> _Data block_:
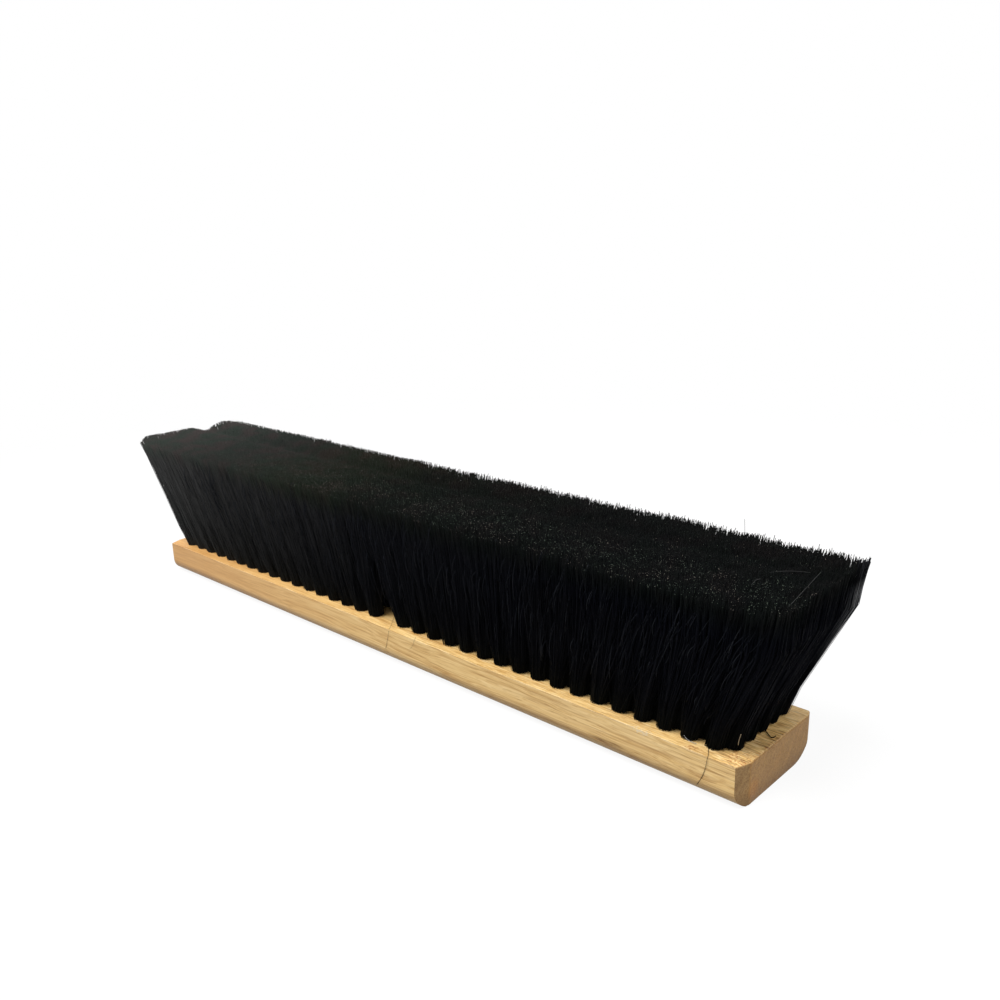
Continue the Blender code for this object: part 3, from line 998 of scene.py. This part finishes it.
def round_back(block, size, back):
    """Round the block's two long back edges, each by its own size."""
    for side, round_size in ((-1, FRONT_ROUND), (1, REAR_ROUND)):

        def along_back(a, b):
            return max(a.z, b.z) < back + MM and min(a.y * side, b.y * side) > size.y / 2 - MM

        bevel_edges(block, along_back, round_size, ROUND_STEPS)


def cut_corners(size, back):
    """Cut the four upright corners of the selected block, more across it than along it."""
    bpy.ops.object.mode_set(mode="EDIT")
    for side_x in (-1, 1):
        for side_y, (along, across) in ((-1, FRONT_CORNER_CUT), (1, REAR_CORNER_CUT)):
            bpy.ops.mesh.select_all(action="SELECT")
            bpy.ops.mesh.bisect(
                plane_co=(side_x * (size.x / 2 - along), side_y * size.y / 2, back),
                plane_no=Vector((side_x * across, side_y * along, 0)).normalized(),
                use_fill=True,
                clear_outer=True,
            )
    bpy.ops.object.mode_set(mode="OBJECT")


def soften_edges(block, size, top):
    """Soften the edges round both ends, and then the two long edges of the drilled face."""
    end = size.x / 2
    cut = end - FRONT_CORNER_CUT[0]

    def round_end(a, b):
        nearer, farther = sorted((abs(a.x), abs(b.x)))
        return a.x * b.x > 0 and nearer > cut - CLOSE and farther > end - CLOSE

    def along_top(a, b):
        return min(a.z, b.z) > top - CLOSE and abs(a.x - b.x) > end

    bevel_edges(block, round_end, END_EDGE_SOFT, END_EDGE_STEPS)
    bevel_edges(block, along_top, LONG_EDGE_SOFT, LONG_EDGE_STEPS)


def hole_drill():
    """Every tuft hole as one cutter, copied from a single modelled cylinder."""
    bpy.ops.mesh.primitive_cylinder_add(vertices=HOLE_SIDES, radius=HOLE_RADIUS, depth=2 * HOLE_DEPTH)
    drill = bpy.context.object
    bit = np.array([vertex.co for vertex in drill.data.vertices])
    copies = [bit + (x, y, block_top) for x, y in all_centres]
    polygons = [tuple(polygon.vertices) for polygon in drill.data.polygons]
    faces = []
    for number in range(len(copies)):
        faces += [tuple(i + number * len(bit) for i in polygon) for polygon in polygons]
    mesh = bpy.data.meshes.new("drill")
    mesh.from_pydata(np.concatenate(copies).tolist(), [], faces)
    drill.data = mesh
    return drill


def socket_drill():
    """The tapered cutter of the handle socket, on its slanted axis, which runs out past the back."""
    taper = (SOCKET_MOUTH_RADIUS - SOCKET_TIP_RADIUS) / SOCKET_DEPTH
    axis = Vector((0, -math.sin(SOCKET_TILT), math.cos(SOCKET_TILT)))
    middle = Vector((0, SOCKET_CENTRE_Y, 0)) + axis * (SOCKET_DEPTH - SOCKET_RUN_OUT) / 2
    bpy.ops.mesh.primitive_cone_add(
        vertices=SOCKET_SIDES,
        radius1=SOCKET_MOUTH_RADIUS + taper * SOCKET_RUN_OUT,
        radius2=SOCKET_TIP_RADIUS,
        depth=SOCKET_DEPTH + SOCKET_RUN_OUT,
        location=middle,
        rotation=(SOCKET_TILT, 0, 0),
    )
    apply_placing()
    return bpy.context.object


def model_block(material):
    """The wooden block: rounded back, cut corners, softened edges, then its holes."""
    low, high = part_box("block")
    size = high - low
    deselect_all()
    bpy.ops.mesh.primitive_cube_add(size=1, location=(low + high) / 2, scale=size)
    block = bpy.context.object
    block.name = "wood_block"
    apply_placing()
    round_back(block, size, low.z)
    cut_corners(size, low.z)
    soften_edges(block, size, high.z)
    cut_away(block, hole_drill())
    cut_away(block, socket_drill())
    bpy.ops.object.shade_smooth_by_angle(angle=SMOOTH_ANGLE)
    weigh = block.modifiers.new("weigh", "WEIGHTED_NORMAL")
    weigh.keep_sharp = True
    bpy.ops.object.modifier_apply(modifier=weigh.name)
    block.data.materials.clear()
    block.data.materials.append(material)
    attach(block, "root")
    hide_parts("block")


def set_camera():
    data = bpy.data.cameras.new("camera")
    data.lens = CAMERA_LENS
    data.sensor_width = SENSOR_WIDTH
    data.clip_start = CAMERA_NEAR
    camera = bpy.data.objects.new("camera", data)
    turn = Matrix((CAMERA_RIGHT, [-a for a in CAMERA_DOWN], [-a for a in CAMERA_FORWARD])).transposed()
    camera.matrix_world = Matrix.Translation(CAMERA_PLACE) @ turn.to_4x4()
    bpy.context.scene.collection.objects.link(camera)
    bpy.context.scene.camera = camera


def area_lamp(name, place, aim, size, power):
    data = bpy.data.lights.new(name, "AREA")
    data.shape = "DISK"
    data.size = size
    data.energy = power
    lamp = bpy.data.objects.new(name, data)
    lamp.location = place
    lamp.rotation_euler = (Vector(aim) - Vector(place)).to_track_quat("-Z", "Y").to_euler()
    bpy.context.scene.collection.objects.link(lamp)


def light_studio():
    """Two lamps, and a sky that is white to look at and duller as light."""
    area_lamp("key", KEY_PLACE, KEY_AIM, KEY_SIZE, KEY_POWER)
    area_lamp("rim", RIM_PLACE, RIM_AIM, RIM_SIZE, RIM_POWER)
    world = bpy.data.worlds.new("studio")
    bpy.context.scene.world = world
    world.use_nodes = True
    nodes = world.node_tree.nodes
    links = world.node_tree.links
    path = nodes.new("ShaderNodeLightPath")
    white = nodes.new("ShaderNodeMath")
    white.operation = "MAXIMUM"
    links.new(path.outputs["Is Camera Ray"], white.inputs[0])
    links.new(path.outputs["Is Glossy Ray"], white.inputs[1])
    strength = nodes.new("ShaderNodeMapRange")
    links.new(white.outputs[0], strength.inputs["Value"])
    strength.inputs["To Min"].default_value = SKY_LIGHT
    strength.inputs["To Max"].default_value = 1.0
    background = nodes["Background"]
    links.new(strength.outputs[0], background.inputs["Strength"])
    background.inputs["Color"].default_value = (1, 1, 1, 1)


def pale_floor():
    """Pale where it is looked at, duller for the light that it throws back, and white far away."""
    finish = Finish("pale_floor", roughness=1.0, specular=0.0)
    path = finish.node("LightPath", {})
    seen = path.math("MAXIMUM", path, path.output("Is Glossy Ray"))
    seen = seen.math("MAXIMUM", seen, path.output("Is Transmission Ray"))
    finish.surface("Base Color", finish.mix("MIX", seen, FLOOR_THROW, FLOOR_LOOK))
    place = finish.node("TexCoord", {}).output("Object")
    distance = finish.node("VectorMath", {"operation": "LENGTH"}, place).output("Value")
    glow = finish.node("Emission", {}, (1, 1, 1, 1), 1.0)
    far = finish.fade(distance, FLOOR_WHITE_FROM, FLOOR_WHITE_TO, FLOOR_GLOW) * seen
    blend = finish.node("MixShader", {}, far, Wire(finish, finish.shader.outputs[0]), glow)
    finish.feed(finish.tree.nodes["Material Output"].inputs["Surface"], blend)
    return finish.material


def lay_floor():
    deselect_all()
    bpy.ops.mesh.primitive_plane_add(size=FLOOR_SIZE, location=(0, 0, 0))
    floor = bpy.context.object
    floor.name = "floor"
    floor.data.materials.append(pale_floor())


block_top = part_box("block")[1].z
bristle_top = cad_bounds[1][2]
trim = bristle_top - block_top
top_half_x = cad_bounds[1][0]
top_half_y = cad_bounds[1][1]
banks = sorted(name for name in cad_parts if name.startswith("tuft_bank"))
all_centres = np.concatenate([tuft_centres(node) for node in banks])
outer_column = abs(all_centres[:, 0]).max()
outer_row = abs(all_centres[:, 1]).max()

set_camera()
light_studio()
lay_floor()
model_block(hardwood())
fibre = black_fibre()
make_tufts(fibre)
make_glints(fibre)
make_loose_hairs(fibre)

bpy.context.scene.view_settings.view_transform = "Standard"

> _The exercise_: Quote exactly the stretch of lines above that starts at the first one and ends at the line with "cut = end - FRONT_CORNER_CUT[0]", and nothing beyond it.

> _Final answer_:
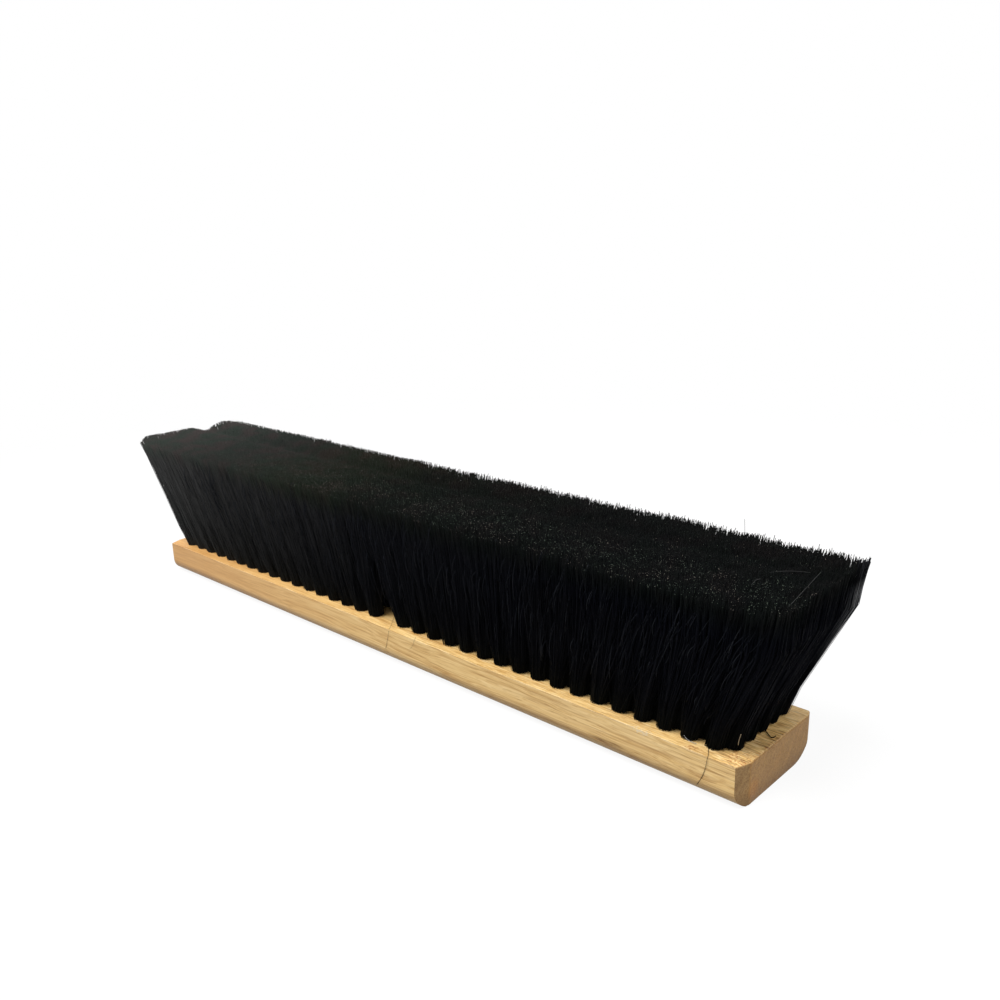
Continue the Blender code for this object: part 3, from line 998 of scene.py. This part finishes it.
def round_back(block, size, back):
    """Round the block's two long back edges, each by its own size."""
    for side, round_size in ((-1, FRONT_ROUND), (1, REAR_ROUND)):

        def along_back(a, b):
            return max(a.z, b.z) < back + MM and min(a.y * side, b.y * side) > size.y / 2 - MM

        bevel_edges(block, along_back, round_size, ROUND_STEPS)


def cut_corners(size, back):
    """Cut the four upright corners of the selected block, more across it than along it."""
    bpy.ops.object.mode_set(mode="EDIT")
    for side_x in (-1, 1):
        for side_y, (along, across) in ((-1, FRONT_CORNER_CUT), (1, REAR_CORNER_CUT)):
            bpy.ops.mesh.select_all(action="SELECT")
            bpy.ops.mesh.bisect(
                plane_co=(side_x * (size.x / 2 - along), side_y * size.y / 2, back),
                plane_no=Vector((side_x * across, side_y * along, 0)).normalized(),
                use_fill=True,
                clear_outer=True,
            )
    bpy.ops.object.mode_set(mode="OBJECT")


def soften_edges(block, size, top):
    """Soften the edges round both ends, and then the two long edges of the drilled face."""
    end = size.x / 2
    cut = end - FRONT_CORNER_CUT[0]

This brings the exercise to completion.